(I Don't Need No) Good Advice? - Debbie Bennett
Girls of a certain age – hands up who remembers Cathy & Claire? These were the agony aunts of every 70s girl’s favourite teen magazine, Jackie. Would you believe you can pay nearly thirty pounds now for original back copies of this magazine that told us what to wear on a date and how to tell if a boy liked you?
So in the spirit of our lovely 70s aunties, I’m going to use this month’s blog to offer some advice to independent authors. These are things I’ve learned in the two years I’ve been self-publishing on Amazon and elsewhere. Maybe some will resonate with you, maybe not. Maybe I'm just being a grumpy old woman this month... You probably won’t agree with me anyway.
Dear Aunty Debbie: I’ve published a book on Amazon and some people don’t like it. Should I tell them they’re wrong, or get all my mates to vote down their reviews? A Sad Author
Dear Sad Author: Reviewers are our friends. What they write in a review is entirely their own business and you have no right to trash them, call them out or down-vote their reviews en-masse. Snarky and/or inappropriate reviews will be seen by readers for what they are. Dozens of the authors’ “friends” descending on a reviewer to attack them will only scare away other potential reviewers of your book who won’t be brave enough to be honest or even bother. Unless you know the reviewer and thank them privately, the only correct response to a review is nothing at all.
Dear Aunty Debbie: Amazon is trying to steal my money. Should I tell everybody how awful they are? Broke Author.
Dear Broke Author: Amazon is a company that is out to make a profit, yes, but by and large KDP is set up to mutually benefit it and the author. It serves no purpose for Amazon to prevent people from buying your books, so why the conspiracy theories? I'm sure there *are* times when Amazon has genuinely made an error/revoked your privileges/removed reviews heavy-handedly, but for the most part they play fair. Are you really sure that your friend bought a book and the sale didn’t register? Sales take time to register, algorithms change, reviews get removed (or not), so why expend time and energy that you could be putting to use in your writing?

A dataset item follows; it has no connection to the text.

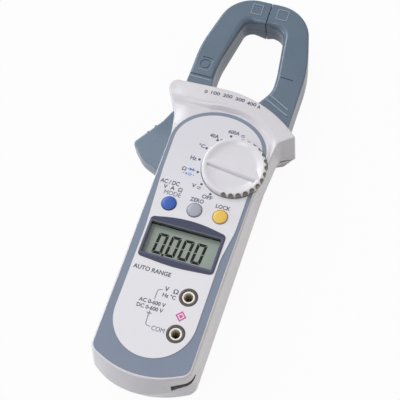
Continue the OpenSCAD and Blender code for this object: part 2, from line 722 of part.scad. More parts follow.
knob_r = knob_d / 2;
knob_z0 = face_z - knob_seat + 0.2;
knob_z1 = face_z + knob_rise;
dish_z = knob_z1 - knob_dish;
rotor_r = 11.4;
rotor_z0 = board_top + 0.9;
rotor_z1 = inner_z - 0.4;
module grip() {
    half = knob_r - knob_rim - 0.1;
    translate([0, 0, dish_z - 0.3]) rotate([90, 0, 90]) translate([0, 0, -half])
        linear_extrude(2 * half)
            polygon([[-1.1, 0], [3.2, 0], [0.6, knob_dish + 0.3], [-0.7, knob_dish + 0.3]]);
}
module selector_knob() color("#dedede") translate([knob_x, knob_y, 0]) {
    difference() {
        rotate_extrude($fn = 96) polygon([
            [0, rotor_z0 + 0.2], [shaft_d / 2, rotor_z0 + 0.2], [shaft_d / 2, knob_z0],
            [knob_r - 0.6, knob_z0], [knob_r, knob_z0 + 0.6], [knob_r, knob_z1 - 0.9],
            [knob_r - 0.3, knob_z1 - 0.25], [knob_r - 0.9, knob_z1],
            [knob_r - knob_rim + 0.5, knob_z1], [knob_r - knob_rim - 0.4, dish_z], [0, dish_z]]);
        for (k = [0 : notch_count - 1]) let (a = (k - (notch_count - 1) / 2) * notch_step)
            translate([(knob_r + 0.25) * cos(a), (knob_r + 0.25) * sin(a), knob_z0 - 1])
                cylinder(r = 0.95, h = knob_z1 - knob_z0 + 2, $fn = 24);
    }
    intersection() {
        grip();
        rod([0, 0], knob_r - knob_rim, dish_z - 1, knob_z1 + 1);
    }
}
module along_detent(from) translate([knob_x, knob_y, (rotor_z0 + rotor_z1) / 2])
    rotate(rest_angle) translate([from, 0, 0]) rotate([0, 90, 0]) children();
module selector_rotor() color("#e6e6e2") difference() {
    rod(knob_at, rotor_r, rotor_z0, rotor_z1);
    rod(knob_at, shaft_d / 2 + 0.02, rotor_z0 - 1, rotor_z1 + 1);
    along_detent(6) cylinder(r = 1.08, h = rotor_r, $fn = fine);
}
module rotor_contacts() color(brass) for (a = [30, 150, 270])
    translate([knob_x, knob_y, 0]) rotate(a) {
        block(6.6, -2.6, rotor_z0 - 0.25, 8, 2.6, rotor_z0);
        for (y = [-2.6, 1.6]) block(6.6, y, board_top + 0.05, 8, y + 1, rotor_z0 - 0.2);
    }
module detent_ball() color(steel) along_detent(rotor_r) sphere(r = 1, $fn = fine);
module detent_spring() color(steel) along_detent(6.3)
    wire(coil(0.75, rotor_r - 7.65, 3), 0.22, n = 6);

// ---- Jacks -------------------------------------------------------------------------------

tube_r = jack_d / 2 + 0.5;
module jack_shrouds() color(dark) for (j = jacks)
    ring(j, shroud_d / 2, liner_d / 2 + 0.02, board_top, face_z + label_rise + 0.15);
module jack_liners() color(cream) for (j = jacks)
    translate([j[0], j[1], 0]) rotate_extrude($fn = fine) polygon([
        [tube_r + 0.02, board_top], [liner_d / 2, board_top],
        [liner_d / 2, face_z + label_rise], [jack_d / 2 + 0.15, face_z + label_rise],
        [jack_d / 2 + 0.15, face_z - 1.4], [tube_r + 0.02, face_z - 1.4]]);
module jack_tube(j) translate([j[0], j[1], 0]) difference() {
    rod([0, 0], tube_r, face_z - jack_depth, face_z - 1.45);
    rod([0, 0], jack_d / 2, face_z - jack_depth + 1, face_z);
}
module common_jack() color(steel) jack_tube(jacks[0]);
module input_jack() color(steel) jack_tube(jacks[1]);

// ---- Moving jaw --------------------------------------------------------------------------

lever_screw_at = [[-(side + 9.6), lever_tip_y + 2.6], [-(side - 0.6), lever_foot + 6]];
module lever_ridges(z0, z1) for (k = [0, 1])
    rod([-(side + 10.6 + 2.6 * k), pivot_y - 14.9 - 4.1 * k], 0.7, z0, z1);
// Half of the moving jaw with its lever between the middle plane and the outer levels
module moving_half(z_mid, z_jaw, z_lever, dir) {
    lo = min(z_mid, z_jaw);
    hi = max(z_mid, z_jaw);
    lev_lo = min(z_mid, z_lever);
    lev_hi = max(z_mid, z_lever);
    difference() {
        union() {
            plate(moving_limb, lo, hi);
            plate(lever_corners, lev_lo, lev_hi);
            lever_ridges(lev_lo, lev_hi);
            rod(pivot, hub_r, lo, hi);
        }
        difference() {
            plate(inset(moving_limb, jaw_wall), min(z_mid - dir, z_jaw - dir * jaw_skin),
                max(z_mid - dir, z_jaw - dir * jaw_skin));
            rod(pivot, hub_r, lo - 1, hi + 1);
        }
        // window for the lower pole
        block(-limb_in - jaw_wall - 0.2, pole_y - core_gap, min(z_mid - dir, z_jaw - dir * jaw_skin),
            -limb_in + 1, pole_y + pole_h + core_gap, max(z_mid - dir, z_jaw - dir * jaw_skin));
        intersection() {
            difference() {
                plate(inset(lever_corners, lever_wall), min(z_mid - dir, z_lever - dir * lever_wall),
                    max(z_mid - dir, z_lever - dir * lever_wall));
                for (s = lever_screw_at) rod(s, 2.6, lo - 1, hi + 1);
            }
            block(-(side + 30), lever_foot - 1, lo - 1, 0, limb_foot - 3.5, hi + 1);
        }
        rod(pivot, pin_r + run_fit, lo - 1, hi + 1);
        if (dir > 0) for (s = lever_screw_at) rod(s, small_screw_r + 0.03, lo - 1, z_lever - 1.2);
        if (dir < 0) for (s = lever_screw_at) {
            rod(s, small_screw_r + 0.15, lo - 1, hi + 1);
            rod(s, small_head_r + 0.2, lo - 1, z_lever + 1.3);
        }
    }
}
module moving_jaw_front() color(blue_shell) moving_half(jaw_mid_z, jaw_z1, lever_z1, 1);
module moving_jaw_rear() color(blue_shell) moving_half(jaw_mid_z, jaw_z0, lever_z0, -1);
module moving_core() color("#7d7f82") plate(moving_core_corners, core_z0, core_z1);
module lever_screws() color(steel)
    for (s = lever_screw_at)
        up_screw(s, small_screw_r, small_head_r, lever_z0 + 1.3, 1.1, lever_z1 - 1.5);

// ---- Fixed jaw ---------------------------------------------------------------------------

module fixed_half(z_mid, z_jaw, dir) difference() {
    plate(fixed_limb, min(z_mid, z_jaw), max(z_mid, z_jaw));
    plate(inset(fixed_limb, jaw_wall), min(z_mid - dir, z_jaw - dir * jaw_skin),
        max(z_mid - dir, z_jaw - dir * jaw_skin));
    // window for the cross limb of the core
    block(fixed_in - 1, pole_y - core_gap, min(z_mid - dir, z_jaw - dir * jaw_skin),
        fixed_in + jaw_wall + 0.2, pole_y + pole_h + core_gap, max(z_mid - dir, z_jaw - dir * jaw_skin));
}
module fixed_jaw_front() color(blue_shell) fixed_half(jaw_mid_z, jaw_z1, 1);
module fixed_jaw_rear() color(blue_shell) fixed_half(jaw_mid_z, jaw_z0, -1);
module fixed_core() color("#7d7f82") plate(fixed_core_corners, core_z0, core_z1);
module field_sensor() color("#2a2c30")
    block(sensor_x, pole_y + 0.3, core_z0 + 1, core_end_x, pole_y + pole_h - 0.3, core_z1 - 1);
module sensor_lead() color("#b03a34") {
    x = sensor_x + sensor_t / 2;
    z = board_z - 1.3;
    wire([[x, pole_y + 0.3, jaw_mid_z], [x, pole_y - 1.5, jaw_mid_z], [x + 1, pole_y - 3.4, jaw_mid_z + 0.6],
        [x + 2.6, pole_y - 6, z - 1.5], [x + 3.6, pole_y - 9, z - 0.3], [x + 4, pole_y - 12, z],
        [x + 4, pole_y - 14, z + 0.3], [x + 4, pole_y - 15, z + 0.7]], 0.5, up = [1, 0, 0.3]);
}
module pivot_pin() color(steel) rod(pivot, pin_r, wall + 0.8, inner_z - 0.3);
spring_r = pin_r + 0.75;
spring_z = jaw_z1 + 0.45;
module return_spring() color(steel) translate([pivot[0], pivot[1], spring_z]) {
    rise = inner_z - 1.6 - jaw_z1 - 0.9;
    body = coil(spring_r, rise, 2);
    foot = [for (k = [0 : 4]) [spring_r, -9 + 2.2 * k, 0]];
    wire(concat(foot, body, [[spring_r + 0.1, 2.2, rise], [spring_r + 0.2, 4.4, rise]]), 0.3, n = 6);
}

// ---- Battery -----------------------------------------------------------------------------

battery_z = cover_t + 1.1 + cell_d / 2 + 0.1;
battery_x = cell_d / 2 + 0.3;
plate_t = 0.4;
module battery_cell(x, end) color("#8a8d92") {
    // the button end faces +Y for end = 1 and -Y for end = -1
    mid = (box_y0 + box_y1) / 2 + end * (spring_l / 2);
    translate([x, mid, battery_z]) rotate([-90 * end, 0, 0]) translate([0, 0, -cell_l / 2])
        rotate_extrude($fn = fine) polygon([
            [0, 0], [cell_d / 2 - 0.4, 0], [cell_d / 2, 0.4], [cell_d / 2, cell_l - 1.6],
            [cell_d / 2 - 0.6, cell_l - 1], [1.9, cell_l - 1], [1.9, cell_l], [0, cell_l]]);
}
module battery_cell_1() battery_cell(-battery_x, 1);
module battery_cell_2() battery_cell(battery_x, -1);
module battery_plates() color(steel) {
    for (e = [-1, 1]) {
        y = e > 0 ? box_y1 - plate_t : box_y0;
        for (x = [-battery_x, battery_x])
            block(x - 4.2, y, battery_z - 4.2, x + 4.2, y + plate_t, battery_z + 4.2);
    }
}
module battery_springs() color(steel) {
    h = spring_l - 0.2;
    translate([-battery_x, box_y0 + plate_t + 0.25, battery_z]) rotate([-90, 0, 0])
        wire(coil(3, h - 0.4, 3), 0.25, n = 6);
    translate([battery_x, box_y1 - plate_t - 0.25, battery_z]) rotate([90, 0, 0])
        wire(coil(3, h - 0.4, 3), 0.25, n = 6);
}
module battery_leads() for (s = [-1, 1]) color(s < 0 ? "#202022" : "#b03a34")
    wire([[s * battery_x, box_y0 - box_wall - 0.6, box_roof - 2], [s * battery_x, box_y0 - box_wall - 0.7, box_roof],
        [s * battery_x, box_y0 - box_wall - 1.1, box_roof + 2], [s * battery_x, box_y0 - box_wall - 1.6, board_z - 1.6],
        [s * battery_x, box_y0 - box_wall - 1.7, board_z - 0.1]], 0.5, up = [1, 0, 0]);
module battery_cover() color(white_shell) difference() {
    union() {
        plate(cover_corners, 0, cover_t);
        plate(inset(box_corners_in, slide_fit), cover_t - 0.2, cover_t + 0.6);
        for (y = [box_y0 + 12, box_y1 - 14])
            block(-box_x + 1, y, cover_t, box_x - 1, y + 2, cover_t + 1.1);
    }
    rod(cover_screw, small_screw_r + 0.25, -1, cover_t + 1);
    rod(cover_screw, small_head_r + 0.2, -1, 0.6);
    for (k = [0 : 4]) block(-7, box_y1 - 1.5 - 2 * k, -1, 7, box_y1 - 0.7 - 2 * k, 0.4);
}
module battery_cover_screw() color(steel)
    up_screw(cover_screw, small_screw_r, small_head_r, 0.6, 0.5, split_z - 5.5);
module case_screws() color(steel)
    for (b = case_bosses) up_screw(b, screw_r, screw_head_r, screw_head_z, 1.6, split_z + 8);

// ---- Drawing -----------------------------------------------------------------------------

front_case();
rear_case();
face_inlay();
face_label();
display_bezel();
display_window();
display_cell();
display_frame();
contact_strip();
main_board();
board_chips();
buzzer();
board_screws();
keypad();
blue_button();
grey_button();
yellow_button();
selector_knob();
selector_rotor();
rotor_contacts();
detent_ball();
detent_spring();
jack_shrouds();
jack_liners();
common_jack();
input_jack();
moving_jaw_front();
moving_jaw_rear();
moving_core();
lever_screws();
fixed_jaw_front();
fixed_jaw_rear();
fixed_core();
field_sensor();
sensor_lead();
pivot_pin();
return_spring();
battery_cell_1();
battery_cell_2();
battery_plates();
battery_springs();
battery_leads();
battery_cover();
battery_cover_screw();
case_screws();
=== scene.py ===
"""Looks of a clamp meter: finishes, refined shells, printed marks, display, light and camera.

Pieces are modelled in millimetres on the outlines of the construction model and scaled to metres
when they are finished. +Z leaves the front face, +Y points to the jaws."""

import math

import bmesh
import bpy
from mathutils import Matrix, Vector
from mathutils.geometry import interpolate_bezier


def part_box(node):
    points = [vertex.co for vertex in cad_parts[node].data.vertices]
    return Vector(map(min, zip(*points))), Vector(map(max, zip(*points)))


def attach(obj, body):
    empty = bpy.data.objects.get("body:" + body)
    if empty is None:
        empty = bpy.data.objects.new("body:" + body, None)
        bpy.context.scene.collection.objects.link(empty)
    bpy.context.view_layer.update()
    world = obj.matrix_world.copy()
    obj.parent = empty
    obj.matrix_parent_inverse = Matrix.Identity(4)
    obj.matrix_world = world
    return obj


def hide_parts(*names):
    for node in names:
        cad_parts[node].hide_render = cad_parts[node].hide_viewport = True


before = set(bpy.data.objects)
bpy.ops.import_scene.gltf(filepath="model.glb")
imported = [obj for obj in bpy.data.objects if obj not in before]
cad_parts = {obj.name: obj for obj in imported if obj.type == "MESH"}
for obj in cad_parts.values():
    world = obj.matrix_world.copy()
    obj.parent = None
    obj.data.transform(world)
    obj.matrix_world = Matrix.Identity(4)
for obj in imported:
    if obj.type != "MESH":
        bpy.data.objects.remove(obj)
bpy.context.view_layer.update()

MM = 0.001
INLAY_EDGE = 0.6  # white plastic beside the inlay
GUARD_SEAT = 15.7  # depth of the fixed jaw in the guard
CROWN = 13  # height of the jaws over their window
LIMB_WIDTH = 12.4
HEEL = 6.5  # from the pivot to the lower end of the moving limb
SCREW_COVER = 1.5  # lever plastic in front of its screws
CELL_HIDDEN = Vector((2.6, 2.8, 0))  # of the display cell, under its surround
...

Dear Aunty Debbie: I’ve found this brill place where I can post my books. It’s fab. What do you think? Soon-To-Be-Famous Author
Dear Soon-To-Be-Famous Author: ALWAYS read the small print. This used to be only applicable to small independent publishing companies but is rapidly now applying to the big 6 too. Don’t sign and/or upload anything until you are sure you have read and understood the terms and conditions. It’s no good complaining you have no rights if you signed them away or agreed to waive them by uploading your book. There are some horrendous examples of t&c from publishers floating around on the internet at the moment – do you really want to give up your digital rights for “life of copyright”? Until 70 years after you die? With no reversion clause? Click yes to accept and you will NEVER have control of that digital copy ever again.
Dear Aunty Debbie: Why is Smashwords not like Amazon? Should I tell everybody that I don’t like it? And why don’t I get my money quickly from the sites it distributes to? And why when I earn money, does every US company insist on keeping 30% of it. It’s my money. And why can’t I … Whinging Author
Dear Whinging Author: STOP WHINGING! Honestly. It’s everywhere. Complaining about reviews, ganging up on reviewers, whining to amazon about anything and everything. Talk about biting the hand that feeds – nobody forces you to enrol in KDP Select or even to put your book up on Amazon or anywhere else at all. Facebook posts, blog posts, you name it. Authors complain about Amazon, Smashwords, other authors’ allegedly dubious practices. Really, it doesn’t matter in the grand scheme of things and just makes you sound like a sulky child who hasn’t got the toy he wanted.
The best way – the only way – to deal with these companies, authors and reviewers who are all out to get you is to:
· Write more books.
· Write better books.
· Be professional.
Do those three things and you can’t go wrong.